Request — Look for the string "names" in every line, and copy each line that has it.

Dataset excerpt —
** Begin **

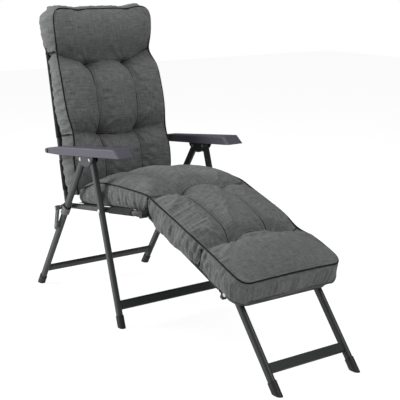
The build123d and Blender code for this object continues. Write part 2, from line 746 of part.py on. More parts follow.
# The hems stop short of the spacers on the seat's pivots
seat_hem_rear = (rest_hinge - seat_pivot).length - spacer_radius - seat_hem_clear


def seat_sling():
    """The seat's fabric: hems about the rails in front, lying on the rails behind them."""
    front = rest_hinge - seat_forward * seat_hem_front
    front_hem = front - seat_forward * corner_length
    hem_length = seat_hem_rear - seat_hem_front - corner_length
    hems = hem(front_hem + Vector(rail_offset, 0, 0), -seat_forward, hem_length)
    hems += hem(front_hem - Vector(rail_offset, 0, 0), -seat_forward, hem_length)
    fore = panel(front_hem, -seat_forward, seat_normal, rail_offset, hem_length)
    rear_start = rest_hinge - seat_forward * seat_hem_rear
    rear_length = seat_length - seat_sling_set - seat_hem_rear
    rear = panel(rear_start, -seat_forward, seat_normal, rail_offset - seat_sling_inset, rear_length)
    return hems + fore + rear


def back_sling():
    """The back's fabric, hemmed about the uprights and open about the armrest bolts."""
    break_middle = (arm_bolt - back_hinge).dot(back_up)
    low_length = break_middle - back_hem_break - back_sling_foot
    high_start = break_middle + back_hem_break
    high_length = back_length - back_sling_drop - high_start
    cloth = panel(back_hinge + back_up * back_sling_foot, back_up, back_normal, back_offset, low_length)
    cloth += panel(
        back_hinge + back_up * (back_sling_foot + low_length), back_up, back_normal,
        back_offset - seat_sling_inset, 2 * back_hem_break,
    )
    cloth += panel(back_hinge + back_up * high_start, back_up, back_normal, back_offset, high_length)
    for across in (-back_offset, back_offset):
        shift = Vector(across, 0, 0)
        cloth += hem(back_hinge + back_up * back_sling_foot + shift, back_up, low_length)
        cloth += hem(back_hinge + back_up * high_start + shift, back_up, high_length)
    return cloth


def rest_sling():
    """The leg rest's fabric, hemmed about its rails."""
    start = rest_axis + rest_forward * rest_sling_near
    length = rest_pivot_along - rest_sling_clear - rest_sling_near
    cloth = panel(start, rest_forward, rest_normal, rest_rail_offset, length)
    for across in (-rest_rail_offset, rest_rail_offset):
        cloth += hem(start + Vector(across, 0, 0), rest_forward, length)
    return cloth


write("seat_sling", seat_sling())

# Back frame, turning about the pins behind the seat
upright_start = Vector(back_offset, back_hinge.Y, back_hinge.Z) - back_up * back_tube_tail
upright_length = back_tube_tail + back_length - back_bend_radius - back_bend_lead
upright = round_tube(upright_start, back_up, upright_length)
upright_bore = bolt_radius + pin_gap
upright -= cross_rod(back_hinge, back_offset - 2 * tube_radius, back_offset + 2 * tube_radius, upright_bore)
write_pair("back_upright", upright)
back_plane = Plane(origin=back_hinge, x_dir=(1, 0, 0), z_dir=back_normal)
write("back_top_bend", bent_tube(back_plane, back_offset, back_length, back_bend_lead, back_bend_radius))
write("back_sling", back_sling())

# Leg rest frame, turning about the seat's front tube
rest_rail_start = rest_axis + Vector(rest_rail_offset, 0, 0) + rest_forward * tube_radius
rest_rail_length = rest_length - rest_bend_radius - rest_bend_lead - tube_radius
rest_rail = round_tube(rest_rail_start, rest_forward, rest_rail_length)
rest_bore = bolt_radius + nest_gap / 2
rest_rail -= cross_rod(
    rest_pivot, rest_rail_offset - 2 * tube_radius, rest_rail_offset + 2 * tube_radius, rest_bore
)
write_pair("rest_rail", rest_rail)
rest_plane = Plane(origin=rest_axis, x_dir=(-1, 0, 0), z_dir=rest_normal)
rest_bend = bent_tube(rest_plane, rest_rail_offset, rest_length, rest_bend_lead, rest_bend_radius)
write("rest_end_bend", rest_bend)


def rest_knuckle():
    """A hinge ring about the seat's front tube, with a socket over the leg rest's rail."""
    bore = tube_radius + pin_gap
    start = rest_rail_offset - rest_hinge_width / 2
    ring = cross_rod(rest_hinge, start, start + rest_hinge_width, tube_radius + rest_hinge_ring)
    centre = Vector(rest_rail_offset, rest_axis.Y, rest_axis.Z)
    sleeve_radius = tube_radius + rest_hinge_wall
    sleeve = extrude(along(centre, rest_forward) * Circle(sleeve_radius), amount=rest_hinge_socket)
    web_place = Plane(origin=(start, rest_hinge.Y, rest_hinge.Z), x_dir=-rest_forward, z_dir=(1, 0, 0))
    web_outline = Pos(-tube_radius / 2, -rest_drop / 2, 0) * Rectangle(tube_radius, rest_drop)
    web = slab(web_place, web_outline, rest_hinge_width)
    body = ring + sleeve + web
    body -= cross_rod(rest_hinge, start - rest_hinge_width, start + 2 * rest_hinge_width, bore)
    rail_bore = Circle(tube_radius + nest_gap)
    return body - extrude(along(rest_rail_start, rest_forward) * rail_bore, amount=rest_length)


def rest_stop():
    """A moulded stop under the rail, behind which the rest's leg comes to stand."""
    place = rest_axis + rest_forward * (rest_pivot_along - leg_depth / 2 - rest_stop_set)
    start = rest_rail_offset - tube_radius - rest_stop_thick
    origin = Vector(start, place.Y, place.Z)
    view = Plane(origin=origin, x_dir=-rest_forward, z_dir=(1, 0, 0))
    outer = tube_radius + rest_stop_wall
    height = tube_radius + rest_stop_drop
    block = Pos(0, -height / 2, 0) * Rectangle(rest_stop_length, height)
    tab = slab(view, block, rest_stop_thick + tube_radius)
    centre = Vector(rest_rail_offset, place.Y, place.Z)
    clip_start = along(centre - rest_forward * (rest_stop_length / 2), rest_forward)
    clip = extrude(clip_start * Circle(outer), amount=rest_stop_length)
    top = Plane(origin=centre, z_dir=rest_normal)
    body = split(tab + clip, bisect_by=top, keep=Keep.BOTTOM)
    rail_bore = Circle(tube_radius + nest_gap)
    return body - extrude(along(rest_rail_start, rest_forward) * rail_bore, amount=rest_length)


write_pair("rest_hinge", rest_knuckle())
write_pair("rest_leg_stop", rest_stop())
write("rest_sling", rest_sling())
rest_rail_outer = rest_rail_offset + tube_radius
rest_rail_inner = rest_rail_offset - tube_radius
rest_leg_inner = rest_leg_offset - leg_thick / 2
rest_leg_outer = rest_leg_offset + leg_thick / 2
rest_bolt = headed_pin(
    rest_pivot, rest_leg_inner - side_gap, rest_rail_outer, bolt_radius, bolt_head_radius, bolt_head
)
rest_bolt += cross_rod(
    rest_pivot, rest_leg_inner - side_gap - bolt_head, rest_leg_inner - side_gap, bolt_head_radius
)
write("rest_leg_bolts", both(rest_bolt))
rest_spacer = cross_ring(
    rest_pivot, rest_leg_outer + side_gap, rest_rail_inner, spacer_radius, bolt_radius + nest_gap / 2
)
write("rest_leg_spacers", both(rest_spacer))

# The leg rest's own legs
rest_holes = [(rest_pivot, bolt_radius)]
rest_leg = leg(rest_foot, rest_pivot, rest_up, rest_leg_offset, rest_leg_crown, rest_holes)
write_pair("rest_leg", rest_leg)
write_pair("rest_foot", foot_cap(rest_foot, rest_up, rest_leg_offset))
write("rest_crossbar", leg_bar(rest_foot, rest_up, rest_lean, rest_bar_height, rest_leg_inner))


# The pads lie on the slings, clear of the fittings on the tubes, and pass between the legs
pad_sole = tube_radius + max(sling_hem_gap + sling_thick, corner_wall, rest_hinge_wall) + pad_gap
pad_half_width = leg_inner - pad_side_gap
headrest_foot = back_length * headrest_foot_share
headrest_top = back_length + headrest_over
leg_pad_row = rest_length * leg_pad_row_share


def pad_section(place, width_share, side_share, crown_share, seam_share=None):
    """One cross-section of a row: flat below, bulged sides, one crown or three columns."""
    half = pad_half_width * width_share
    edge = pad_height * side_share
    crown = pad_height * crown_share
    middle = (pad_sole + edge) / 2
    edges = [Line((-half, pad_sole), (half, pad_sole))]
    edges.append(ThreePointArc((half, pad_sole), (half + side_bulge, middle), (half, edge)))
    if seam_share is None:
        edges.append(ThreePointArc((half, edge), (0, crown), (-half, edge)))
    else:
        seam = pad_height * seam_share
        column = (half + seam_offset) / 2
        swell = (crown + edge) / 2
        edges.append(ThreePointArc((half, edge), (column, swell), (seam_offset, seam)))
        edges.append(ThreePointArc((seam_offset, seam), (0, crown), (-seam_offset, seam)))
        edges.append(ThreePointArc((-seam_offset, seam), (-column, swell), (-half, edge)))
    edges.append(ThreePointArc((-half, edge), (-half - side_bulge, middle), (-half, pad_sole)))
    return Plane(origin=(0, place, 0), x_dir=(1, 0, 0), z_dir=(0, -1, 0)) * make_face(edges)


def pad_row(places, shares):
    """A stuffed row, lofted smoothly from one sewn seam over its full middle to the next."""
    return loft([pad_section(place, *share) for place, share in zip(places, shares)])


def cushion_back():
    """Two rows of three columns on the back, drawn in along a seam at the waist."""
    seam = back_length * back_pad_row_share
    low = pad_row([back_pad_foot, back_length * back_pad_low_share, seam], back_low_shares)
    high = pad_row([seam, back_length * back_pad_high_share, headrest_foot], back_high_shares)
    return back_plane.location * (low + high)


def cushion_headrest():
    """One broad stuffed row above the waist seam, with a hood over the back's top tube."""
    row = pad_row([headrest_foot, back_length * headrest_middle_share, headrest_top], headrest_shares)
    low = tube_radius + pad_gap
    reach = headrest_over - low
    hood_width = 2 * (back_offset - hood_inset)
    hood_place = Pos(0, headrest_top - reach / 2, (pad_sole - hood_depth) / 2)
    cap = hood_place * Box(hood_width, reach, hood_depth + pad_sole)
    flap_thick = hood_depth - low
    flap_place = Pos(0, headrest_top - hood_flap / 2, -low - flap_thick / 2)
    flap = flap_place * Box(hood_width, hood_flap, flap_thick)
    return back_plane.location * (row + cap + flap)


# The seat's pad and the leg rest's pad meet in a mitre above the hinge
ridge_lean = (seat_tilt - rest_slope) / 2
ridge_back = -heading(ridge_lean - 90)
hinge_groove = cross_rod(
    rest_hinge, -pad_half_width - overrun, pad_half_width + overrun, tube_radius + rest_hinge_ring + pad_gap
)


def cushion_seat():
    """One row of three columns on the seat, mitred where it meets the leg rest's pad."""
    frame = Plane(origin=rest_hinge, x_dir=(1, 0, 0), z_dir=seat_normal)
    places = [seat_pad_front, seat_length * seat_pad_middle_share, seat_length - seat_pad_set]
    row = frame.location * pad_row(places, seat_shares)
    first = frame.location * pad_section(seat_pad_front, *seat_shares[0])
    row += extrude(first, amount=seat_pad_front + overrun, dir=seat_forward)
    cut = Plane(origin=rest_hinge + ridge_back * (pad_gap / 2), x_dir=(1, 0, 0), z_dir=ridge_back)
    return split(row, bisect_by=cut, keep=Keep.TOP) - hinge_groove


def cushion_leg():
    """A row of three columns and a broad end row on the leg rest."""
    frame = Plane(origin=rest_axis, x_dir=(-1, 0, 0), z_dir=rest_normal)
    end = rest_length + leg_pad_over
    rows = pad_row([leg_pad_row, rest_length * leg_pad_middle_share, leg_pad_near], leg_near_shares)
    rows += pad_row([end, rest_length * leg_pad_far_share, leg_pad_row], leg_far_shares)
    rows = frame.location * rows
    first = frame.location * pad_section(leg_pad_near, *leg_near_shares[-1])
    rows += extrude(first, amount=leg_pad_near + overrun, dir=-rest_forward)
    cut = Plane(origin=rest_hinge - ridge_back * (pad_gap / 2), x_dir=(1, 0, 0), z_dir=ridge_back)
    return split(rows, bisect_by=cut, keep=Keep.BOTTOM) - hinge_groove


# The quilted pad, in one piece for each part of the frame that carries it
write("cushion_back", cushion_back())
write("cushion_headrest", cushion_headrest())
write("cushion_seat", cushion_seat())
write("cushion_leg", cushion_leg())
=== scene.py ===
import json
from math import cos, radians, sin

import bpy
import numpy as np
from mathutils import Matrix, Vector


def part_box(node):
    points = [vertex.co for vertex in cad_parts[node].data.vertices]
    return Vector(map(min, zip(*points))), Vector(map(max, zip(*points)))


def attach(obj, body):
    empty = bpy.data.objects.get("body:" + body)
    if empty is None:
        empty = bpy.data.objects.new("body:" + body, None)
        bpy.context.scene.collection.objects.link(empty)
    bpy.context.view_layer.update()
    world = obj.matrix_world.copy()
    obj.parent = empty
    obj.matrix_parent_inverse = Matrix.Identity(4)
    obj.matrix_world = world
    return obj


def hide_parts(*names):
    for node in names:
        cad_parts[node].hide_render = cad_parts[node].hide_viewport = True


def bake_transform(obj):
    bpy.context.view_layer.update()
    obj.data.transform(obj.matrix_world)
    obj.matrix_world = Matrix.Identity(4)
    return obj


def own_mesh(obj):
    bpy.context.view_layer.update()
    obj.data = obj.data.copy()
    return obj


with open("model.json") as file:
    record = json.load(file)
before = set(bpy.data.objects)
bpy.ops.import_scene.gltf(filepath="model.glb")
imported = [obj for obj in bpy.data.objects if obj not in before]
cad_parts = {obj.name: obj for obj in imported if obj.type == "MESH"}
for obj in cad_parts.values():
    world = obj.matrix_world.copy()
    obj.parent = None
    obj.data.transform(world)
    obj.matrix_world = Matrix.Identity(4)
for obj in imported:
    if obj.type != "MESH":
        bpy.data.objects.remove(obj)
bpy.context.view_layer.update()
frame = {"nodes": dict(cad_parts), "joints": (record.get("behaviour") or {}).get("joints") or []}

nodes = frame["nodes"]
joints = {joint["name"]: joint for joint in frame["joints"]}

# The camera stands in front of the lounger, to the sitter's right, a little above the headrest.
# Its place and its long lens come from the photograph's own perspective.
camera = bpy.data.objects.new("camera", bpy.data.cameras.new("camera"))
camera.data.lens = 87.69
camera.data.sensor_width = 36.0
camera.location = (-1.998, -2.8895, 1.2979)
camera.rotation_euler = (radians(90 - 13.355), 0, radians(-35.359))
bpy.context.collection.objects.link(camera)
bpy.context.scene.camera = camera


def linear(code):
    """An sRGB hex colour as linear red, green, blue and a full alpha."""
    channels = [int(code[k:k + 2], 16) / 255 for k in (1, 3, 5)]
    return [c / 12.92 if c <= 0.04045 else ((c + 0.055) / 1.055) ** 2.4 for c in channels] + [1.0]


def add_node(tree, kind, inputs=(), **settings):
    """Adds a node, sets its properties, and gives each named input a value or another node's output."""
    node = tree.nodes.new(kind)
    for name, value in settings.items():
        setattr(node, name, value)
    for name, value in dict(inputs).items():
        if isinstance(value, bpy.types.NodeSocket):
            tree.links.new(value, node.inputs[name])
        else:
            node.inputs[name].default_value = value
    return node


def new_material(name):
    """An empty node material and its output node."""
    material = bpy.data.materials.new(name)
    material.use_nodes = True
    material.node_tree.nodes.clear()
    return material, material.node_tree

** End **

Exercise answer —
def hide_parts(*names):
    for node in names:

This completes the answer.